Aiquin (also spelled Aquin or Acquin),[a] subtitled La conqueste de la Bretaigne par le roy Charlemaigne[b] ("The Conquest of Brittany by King Charlemagne"), is a medieval Old French chanson de geste (heroic narrative poem) about the rivalry between a Saracen king, Aiquin, and the Christian emperor Charlemagne. The French medievalist Joseph Bédier called it a "consolidation of history and legend in an imposing ensemble."[1] It survives in one fifteenth-century manuscript, BnF fr. 2233, now in the Bibliothèque nationale de France. It is usually attributed to Garin Trousseboeuf , possibly a cleric of Dol.[2] According to historian Éric Borgnis-Desbordes, it was written in the early thirteenth century, probably around 1213 and under the guise of a chanson de geste featuring Charlemagne and the Viking invasions in the tenth century, the author may have alluded to “the transition from Plantagenet domination to Capetian influence in Brittany”.[3] It is the oldest extant French text from Brittany.[2]

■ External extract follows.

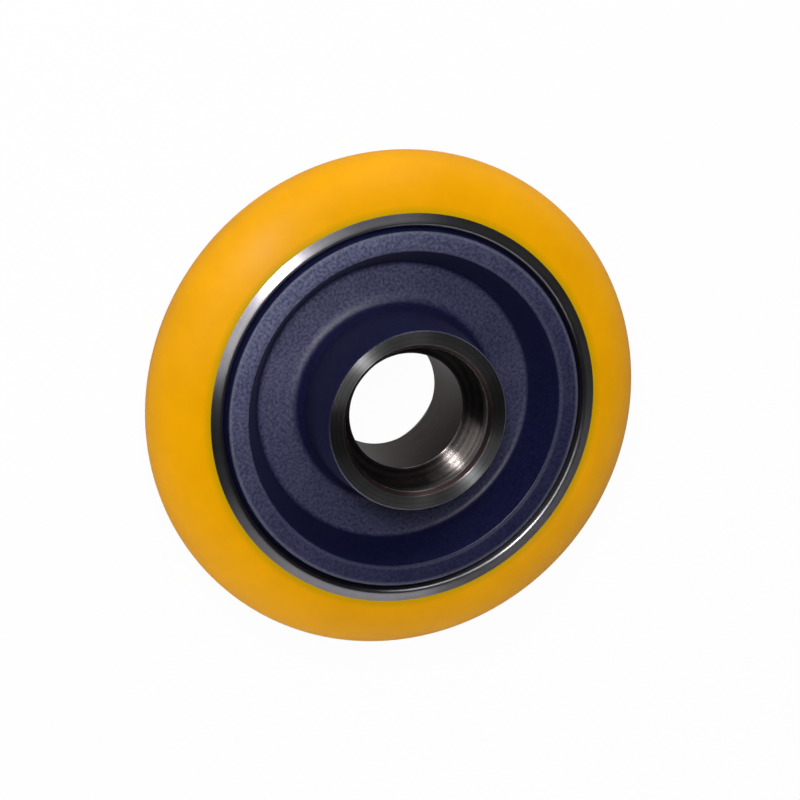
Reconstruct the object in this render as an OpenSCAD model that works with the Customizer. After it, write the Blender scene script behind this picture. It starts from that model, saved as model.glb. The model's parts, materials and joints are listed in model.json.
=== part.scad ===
// Load wheel for a lift truck, lying on one end of its hub.
// A cast iron centre is pressed into a steel band, and a polyurethane tread is bonded to that band.
// The wheel's axis is Z, and the origin is the middle of its width on that axis.

/* [Tread and band] */
// Diameter over the top of the tread
tread_d = 250; // [240:1:300]
// Thickness of the tread, from the band to its top
tread_t = 27; // [18:0.5:30]
// Thickness of the band
band_t = 6.8; // [4:0.2:8]
// Width of the band at its inside, before its edges are rounded
band_w = 45.2; // [41:0.2:64]
// Fall of each end of the band, from its inside out to the tread
band_fall = 2.2; // [0:0.1:3]
// Radius of the band's inner edges
band_edge_r = 2; // [0.5:0.1:2.5]

/* [Rim of the centre] */
// Width of each face of the rim, from the band to the hollow
rim_w = 11.8; // [9.8:0.2:14.8]
// Depth of each face of the rim below the end of the band
rim_recess = 0.3; // [0:0.1:2]
// Width and depth of the sloped groove that parts the rim face from the band
groove_w = 1.9; // [1:0.1:3]
groove_depth = 4.5; // [2:0.5:6]
// Radius of the rim's outer corners, at the top of the groove
rim_outer_r = 1; // [0.5:0.1:1.5]
// Width of the sloped lip at the inside of each rim face
lip_w = 2.2; // [1.5:0.1:3]
// Fall of the lip, from the rim face to the edge of the hollow
lip_fall = 0.5; // [0.2:0.1:1]
// Radius where the lip leaves the rim face, and at the edge of the hollow
lip_bend_r = 3; // [1:0.5:4]
lip_edge_r = 0.6; // [0.2:0.1:0.8]
// Draft of the wall of the hollow, in degrees from the axis
hollow_draft = 25; // [15:1:32]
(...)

The setting of the chanson almost certainly corresponds to the period 919–37 in Breton history, when the Normans (Vikings newly settled in northern France) persistently raided Brittany.[1][2] It conflates Saracens (Sarrasin) and Arabs (Arabis) with Normans (Norois), and places Aiquin's origins in the north country (Nort pais).[1] It also turns Roland, the Frankish hero of the earlier Chanson de Roland, into a native Breton.[2]
Inspired by Aiquin, the family of the famous French soldier Bertrand du Guesclin (died 1380) claimed to descend from the Saracen king.[4]